Teachers also often report that spatial thinking changes classroom talk for the better. Students begin using more precise language. Instead of saying, “It goes there,” they say, “It rotates clockwise and lines up with the edge.” Instead of saying, “The character went somewhere,” they say, “She moved across town, then north toward the river.” Precision grows because the task demands it. Students cannot fake clarity for long when they have to turn ideas into visible representations.
Another common experience is that mistakes become more useful. When students build a model that collapses, draw a map with a distorted scale, or sketch a process backward, teachers get immediate insight into what students misunderstand. That is valuable information. A wrong multiple-choice answer tells you that something went wrong. A rough sketch or flawed model often tells you why.
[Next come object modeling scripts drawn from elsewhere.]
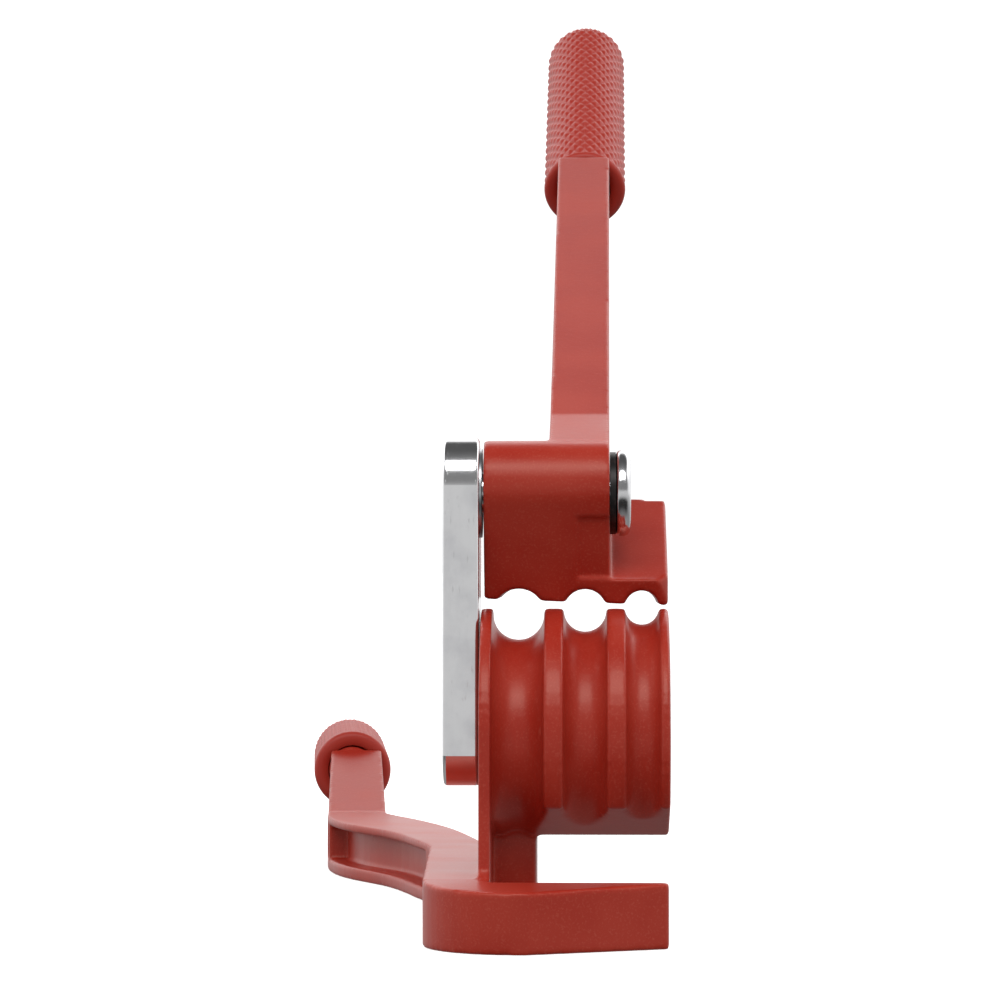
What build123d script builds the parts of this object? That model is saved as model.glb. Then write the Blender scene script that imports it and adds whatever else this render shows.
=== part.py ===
from build123d import *
import math
import os

# Three-groove tube bender. Millimetres, +Z up, handles running away along +Y, pivots along X.
# The origin lies on the flat underside of the fixed handle, straight below the former's
# pivot axis, in the mid-plane of the fixed handle's straight run.

# ---- tubes and former ----
TUBE_D = (9.525, 7.9375, 6.35)        # 3/8, 5/16 and 1/4 inch tube
SEAT_R = (23.19, 23.91, 24.43)        # bend radius of each tube's centreline
SEAT_CLEARANCE = 0.04                 # groove radius over tube radius
LAND_R = 24.25                        # outer radius of the former
LEFT_FLANGE = 2.2
LANDS = (3.7, 3.45)                   # between the grooves
RIGHT_FLANGE = 1.75
AXIS_Z = 36.8                         # former pivot axis above the bench
FORMER_LEFT = 6.3
NOSE_CUT = 12.0                       # how far below the axis the front of the former is cut
CHIN_DEPTH = 17.9                     # how far below the axis its flat underside lies
CHIN_FRONT = 7.0                      # front end of that flat, ahead of the axis

# ---- pedestal between former and fixed handle ----
WEB_WIDTH = 8.2
WEB_FRONT_GAP = 11.0                  # web behind the largest tube's hanging leg
PEDESTAL_BACK = 14.0

# ---- fixed handle ----
BASE_TOP = 12.2
ARM_RIGHT = 5.6                       # right side of the straight run
BAR_FRONT = 41.2                      # front of the hook bar, ahead of the axis
BAR_TUBE_GAP = 0.15                   # hook bar's back face to the tube's outside
BAR_FLAT_END = 15.6                   # where the bar starts to taper
BAR_TIP_X = 40.95
BAR_TIP_THICKNESS = 1.9
BAR_TOP_DROP = 1.2                    # fall of the top face towards the front
BAR_TOP_BACK = 25.0                   # where that fall starts, ahead of the axis
CORNER_R = 17.0                       # front-left corner in plan
ARM_LEFT_FRONT = 3.8
SIDE_POCKET_DEPTH = 4.4
SIDE_POCKET_FLOOR = 2.8               # bottom flange of the I-section
SIDE_POCKET_ROOF = 1.8                # top flange
SIDE_POCKET_Y = (62.0, 139.0)
END_POCKET_Y = (141.2, 147.0)         # small pocket beyond a cross rib
LOWER_MOUTH = (-30.1, 193.0, 19.9)    # centre of the lower grip's mouth
LOWER_YAW = 4.0                       # degrees the lower grip points left
RAMP_START = 37.0                     # the crank's upper face starts this far before the mouth
RAMP_END = 1.5
RAMP_TOP = 4.7                        # its top edge above the mouth's centre
RAMP_UNDER_START = 34.0               # its underside starts to rise
NECK_HALF = 6.0                       # half the crank's width at the grip
NECK_SHIFT = 1.0                      # crank's middle right of the grip's
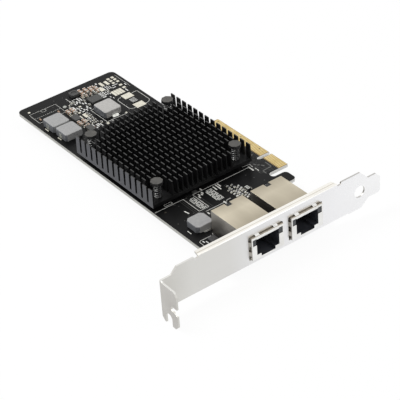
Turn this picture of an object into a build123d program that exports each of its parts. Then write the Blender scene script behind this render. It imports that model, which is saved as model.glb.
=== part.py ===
"""Dual-port network interface card with a pin-fin heatsink and a full-height slot bracket.

Millimetres. The origin is the middle of the key notch, on the insertion edge of the board and
at its component side. +X is the way the card goes into its slot, +Y runs from the bracket to
the tail of the board, and +Z is the component side.
"""

import math
import os

from build123d import *

# board
BOARD_THICK = 1.57
BODY_WIDTH = 56.9
BOARD_LENGTH = 167.65
BOARD_CORNER = 2.8
BODY_INSET = 12.0
FACE_TO_KEY = 57.6
FACE_TO_BOARD = 1.9

# edge connector
KEY_WIDTH = 1.9
KEY_DEPTH = 7.9
SHORT_CONTACTS = 11
LONG_CONTACTS = 38
CONTACT_PITCH = 1.0
CONTACT_WIDTH = 0.7
CONTACT_THICK = 0.04
CONTACT_LENGTH = 4.7
CONTACT_MARGIN = 0.825
EDGE_BEVEL_X = 0.5
EDGE_BEVEL_Z = 0.35
CONNECTOR_CORNER = 0.6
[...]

That makes feedback more targeted and instruction more efficient.
There is also a motivational piece that should not be ignored. Students often enjoy spatial tasks because they feel active and puzzle-like. They get to test ideas, manipulate materials, and compare solutions. Even older students, who may pretend to be too cool for anything remotely playful, tend to lean in when asked to decode a diagram, redesign a space, build from a visual plan, or map the logic of a problem. It feels less like passive schoolwork and more like solving something real.
Perhaps the most encouraging pattern is that growth is visible. Students who once said, “I’m bad at this,” begin to make better predictions, use better vocabulary, and rely less on guessing. They start checking viewpoints, revising models, and explaining relationships more carefully. Spatial thinking instruction does not turn every classroom into an architecture studio overnight. But over time, it helps students become more observant, more flexible, and more capable of understanding complex ideas. That is a pretty strong return for strategies that can begin with something as simple as a map, a sketch, a model, or a better question.